The Right Tool for the Job

It’s important to be objective. A single-hose portable air conditioner like this one works by exhausting indoor air outside. This can create a slight negative pressure, causing some warm air from hallways or outside to be drawn in through tiny gaps around doors and windows. This is a primary reason the SACC rating is lower than the ASHRAE rating.

Yet, for millions, it remains the superior solution. For the renter in a building with strict HOA rules, as one reviewer noted, it’s “very discreet in the window” and “HOA friendly.” For the person in the top-floor room that becomes an oven in July, it is a targeted, powerful fix that a central system can’t provide. For the RVer or those in temporary spaces, its portability is its greatest strength. It is a testament to engineering that understands context: the best solution is the one that fits the unique constraints of your life. As one user who struggled to keep their mobile home cool attested, “This was so amazingly easy to set up… I had it ready to roll within 10 minutes.”

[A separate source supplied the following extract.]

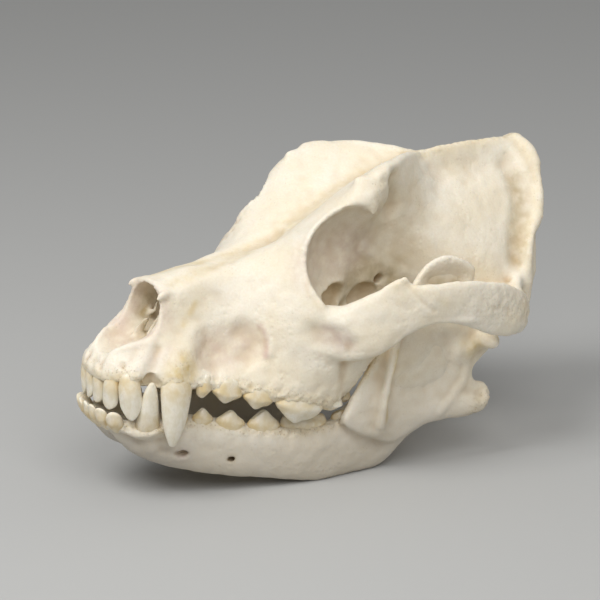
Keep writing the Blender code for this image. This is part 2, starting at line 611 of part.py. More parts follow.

From a foggy printing plant in Brooklyn to a sun-drenched bedroom in a modern townhouse, the journey of air conditioning has been one of relentless problem-solving. A machine like the DOMANKI HDPAC-08-A1 is not just a box of cold air. It is a culmination of this journey—a compact, personal climate controller that leverages the laws of physics and the lessons of environmental science to deliver on Carrier’s original, implicit promise: that within our own walls, comfort is not a matter of chance, but a matter of choice.